A partir du mercredi 29 octobre, les sénateurs examinent en première lecture un projet de loi contre le piratage visant à dissuader les internautes de télécharger illégalement des œuvres, d'abord en leur envoyant des avertissements, puis en suspendant leur abonnement à internet pour une durée de un à trois mois.
Selon l’AFP, la commission des affaires culturelles du Sénat a adopté une cinquantaine d'amendements afin d'améliorer « l'équilibre » du texte et « mieux concilier les droits des créateurs et ceux des internautes », a souligné le rapporteur UMP du projet de loi Michel Thiollière.
Ces amendements, qui ne bouleversent pas le dispositif proposé par le gouvernement, ont été bien accueillis par la Ministre de la Culture, Christine Albanel. Sa « seule réserve » porte sur un amendement introduisant la possibilité d'une suspension partielle de l'abonnement (on laisserait à l'internaute certains services comme la messagerie) si l'évolution technologique le permet, selon son cabinet.
Le projet de loi « favorisant la diffusion et la protection de la création sur internet » vise à faire cesser « l'hémorragie des œuvres culturelles sur internet » et à favoriser le développement de l'offre légale de musique, films et programmes audiovisuels sur le web, précise l'examen des motifs du texte.
« La France détient le triste record de champion du monde » de la piraterie sur le net, selon Christine Albanel. Un milliard de fichiers piratés d'œuvres ont été échangés dans l'hexagone en 2006. Pour lutter contre ce phénomène, le projet de loi crée une Haute autorité pour la diffusion des œuvres et la protection des droits sur l'internet (Hadopi), que les ayants droit pourront saisir s'ils constatent que leurs œuvres font l'objet d'un téléchargement illicite.
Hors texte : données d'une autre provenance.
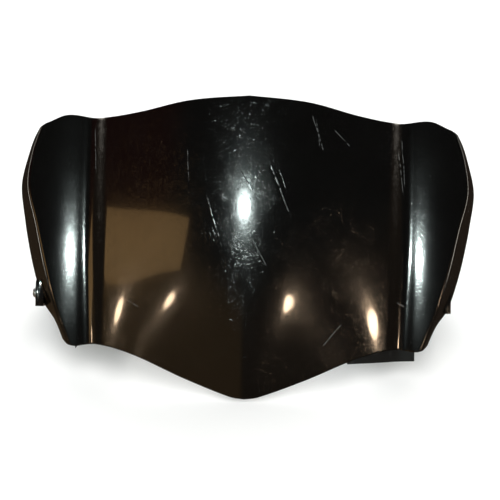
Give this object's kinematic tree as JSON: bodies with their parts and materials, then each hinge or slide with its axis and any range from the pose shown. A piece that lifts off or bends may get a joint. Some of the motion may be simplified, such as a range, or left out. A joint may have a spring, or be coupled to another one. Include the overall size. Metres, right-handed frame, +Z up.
{
  "type": "motorcycle windshield screen",
  "caption": "Short smoked scooter windscreen with side return flanges, a spined lower lip, moulded rear brackets, ear fixings and rubber-damped frame bolts.",
  "frame": {"origin": "middle of the four frame bolts, on the plane that their collars are clamped against", "axes": "+X to the viewer's right when facing the screen, -Y to the front of the scooter, +Z up; the face leans back 35 degrees as mounted"},
  "size_m": [0.46, 0.1898, 0.2566],
  "materials": {
    "smoked_screen": "near-black smoked polycarbonate, high gloss with fine wiping scratches",
    "bracket_plastic": "moulded glass-filled nylon, matt with a fine grain",
    "black_rubber": "soft black rubber, slightly dusty",
    "foam_tape": "closed-cell foam tape, dull dark grey",
    "plated_steel": "zinc-plated steel, satin",
    "collar_alloy": "turned aluminium, fine lathe lines",
    "spring_steel": "phosphated spring steel, dark grey"
  },
  "bodies": {
    "root": {"screen_shell": "smoked_screen", "centre_peg": "bracket_plastic", "peg_tape": "foam_tape", "peg_grommet": "black_rubber", "bracket_left": "bracket_plastic", "bond_tape_left": "foam_tape", "edge_seal_left": "black_rubber", "ear_screw_left": "plated_steel", "ear_washer_left": "plated_steel", "ear_grommet_left": "black_rubber", "ear_collar_left": "collar_alloy", "ear_clip_nut_left": "spring_steel", "bracket_right": "bracket_plastic", "bond_tape_right": "foam_tape", "edge_seal_right": "black_rubber", "ear_screw_right": "plated_steel", "ear_washer_right": "plated_steel", "ear_grommet_right": "black_rubber", "ear_collar_right": "collar_alloy", "ear_clip_nut_right": "spring_steel", "frame_grommet_left_lower": "black_rubber", "frame_collar_left_lower": "collar_alloy", "frame_grommet_left_upper": "black_rubber", "frame_collar_left_upper": "collar_alloy", "frame_grommet_right_lower": "black_rubber", "frame_collar_right_lower": "collar_alloy", "frame_grommet_right_upper": "black_rubber", "frame_collar_right_upper": "collar_alloy"}
  },
  "joints": []
}
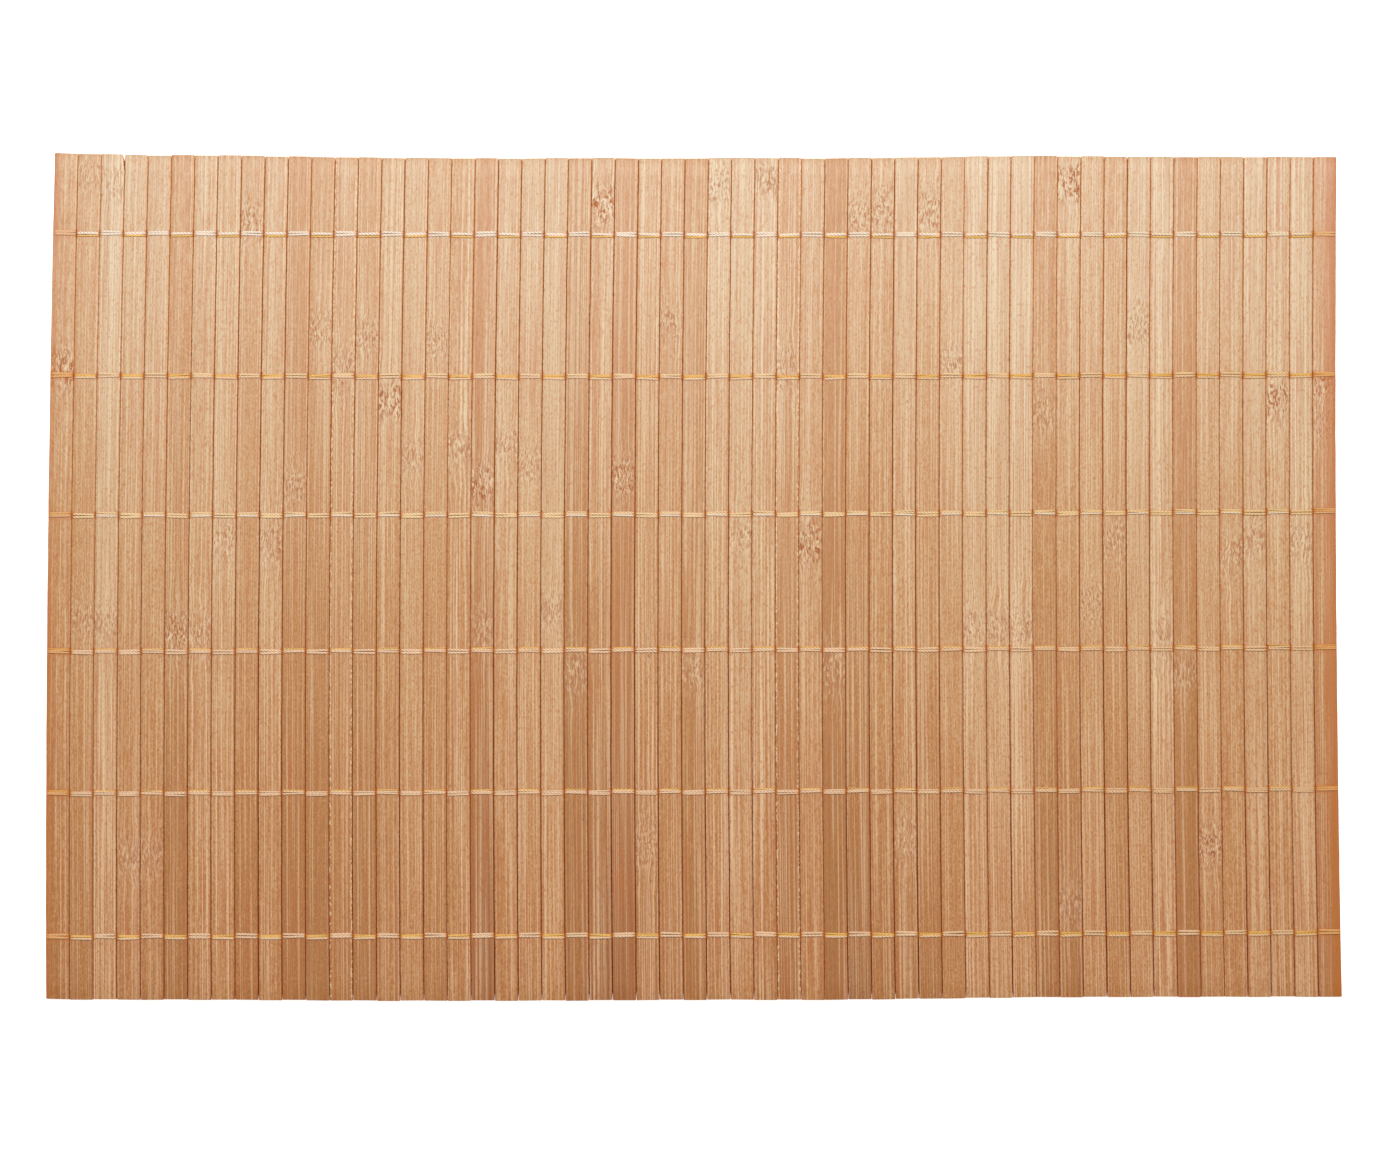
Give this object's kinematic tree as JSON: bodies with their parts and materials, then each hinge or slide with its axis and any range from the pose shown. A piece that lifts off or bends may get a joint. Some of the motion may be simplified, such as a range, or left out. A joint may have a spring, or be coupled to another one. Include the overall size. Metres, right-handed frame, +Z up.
{
  "type": "bamboo placemat",
  "caption": "Flat rectangular placemat of narrow bamboo slats laid side by side and held together by rows of twined thread.",
  "frame": {"origin": "middle of the mat's outline, on the surface that it lies on", "axes": "+X to the right across the slats, +Y along the slats to the far edge, +Z up"},
  "size_m": [0.451, 0.297, 0.0026],
  "materials": {
    "bamboo": "smooth planed bamboo, satin, straight fine fibres",
    "thread": "matt twisted yarn, cream and gold"
  },
  "bodies": {
    "root": {"slat_01": "bamboo", "slat_02": "bamboo", "slat_03": "bamboo", "slat_04": "bamboo", "slat_05": "bamboo", "slat_06": "bamboo", "slat_07": "bamboo", "slat_08": "bamboo", "slat_09": "bamboo", "slat_10": "bamboo", "slat_11": "bamboo", "slat_12": "bamboo", "slat_13": "bamboo", "slat_14": "bamboo", "slat_15": "bamboo", "slat_16": "bamboo", "slat_17": "bamboo", "slat_18": "bamboo", "slat_19": "bamboo", "slat_20": "bamboo", "slat_21": "bamboo", "slat_22": "bamboo", "slat_23": "bamboo", "slat_24": "bamboo", "slat_25": "bamboo", "slat_26": "bamboo", "slat_27": "bamboo", "slat_28": "bamboo", "slat_29": "bamboo", "slat_30": "bamboo", "slat_31": "bamboo", "slat_32": "bamboo", "slat_33": "bamboo", "slat_34": "bamboo", "slat_35": "bamboo", "slat_36": "bamboo", "slat_37": "bamboo", "slat_38": "bamboo", "slat_39": "bamboo", "slat_40": "bamboo", "slat_41": "bamboo", "slat_42": "bamboo", "slat_43": "bamboo", "slat_44": "bamboo", "slat_45": "bamboo", "slat_46": "bamboo", "slat_47": "bamboo", "slat_48": "bamboo", "slat_49": "bamboo", "slat_50": "bamboo", "slat_51": "bamboo", "slat_52": "bamboo", "slat_53": "bamboo", "slats_54_and_55": "bamboo", "thread_row_1": "thread", "thread_row_2": "thread", "thread_row_3": "thread", "thread_row_4": "thread", "thread_row_5": "thread", "thread_row_6": "thread"}
  },
  "joints": []
}
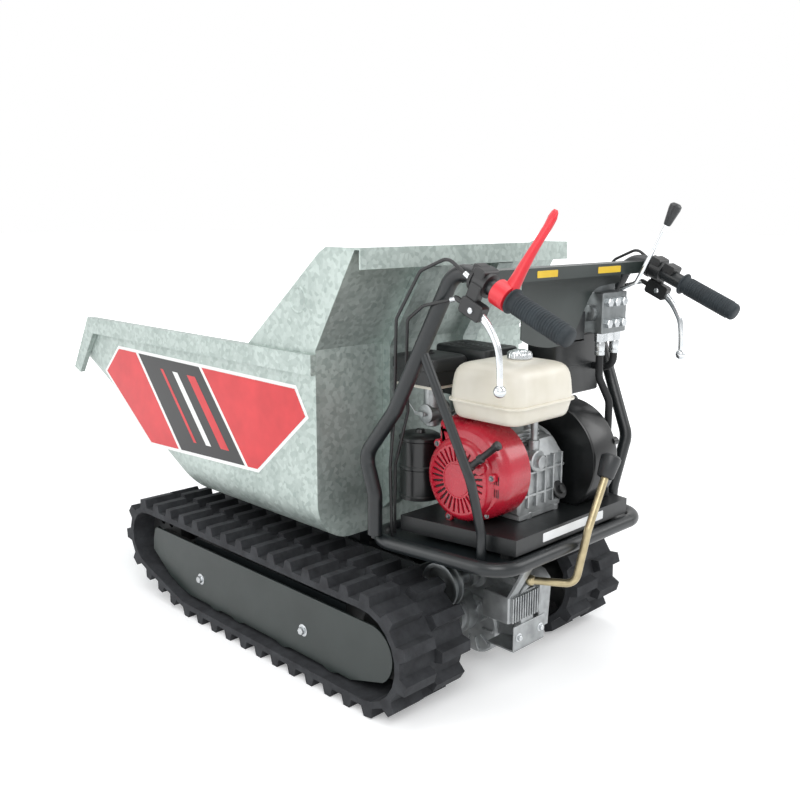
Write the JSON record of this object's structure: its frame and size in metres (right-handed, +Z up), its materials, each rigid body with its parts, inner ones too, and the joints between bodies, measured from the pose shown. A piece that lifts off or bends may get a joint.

L'Hadopi enverra un premier avertissement par courriel à l'internaute. S'il recommence, il recevra un nouvel avertissement par lettre recommandée. Après cette phase préventive et pédagogique sur laquelle le gouvernement compte beaucoup, l'autorité administrative indépendante pourra passer aux sanctions. L'internaute risquera une suspension de trois mois à un an de son accès à internet. Sauf s'il accepte une transaction et s'engage à ne pas recommencer, auquel cas la coupure pourra être ramenée entre un et trois mois.
Pour les entreprises et les établissements collectifs, le texte prévoit une mesure alternative. L'Hadopi leur demandera d'installer des pare-feux pour empêcher les salariés ou les utilisateurs de pratiquer le téléchargement illégal depuis leur poste. Le projet de loi constitue la transcription législative des accords de l'Elysée préparés par l'ancien PDG de la Fnac, Denis Olivennes, et signés le 23 novembre 2007 par une quarantaine d'organismes représentant les secteurs de la musique, du cinéma et les fournisseurs d'accès à l'internet.
Le gouvernement a choisi de présenter le texte sans attendre que la position de l'Union européenne sur ce type de dispositif soit clarifiée. Fin septembre, les eurodéputés ont inclus dans « le paquet télécom » un amendement déposé par le député socialiste Guy Bono stipulant qu'aucune restriction aux droits et libertés des internautes ne peut être imposée sans une décision judiciaire préalable.
La France n'a pas obtenu de la Commission européenne qu'elle retire l'amendement Bono. Paris compte demander son retrait lors du prochain conseil européen des ministres des télécoms.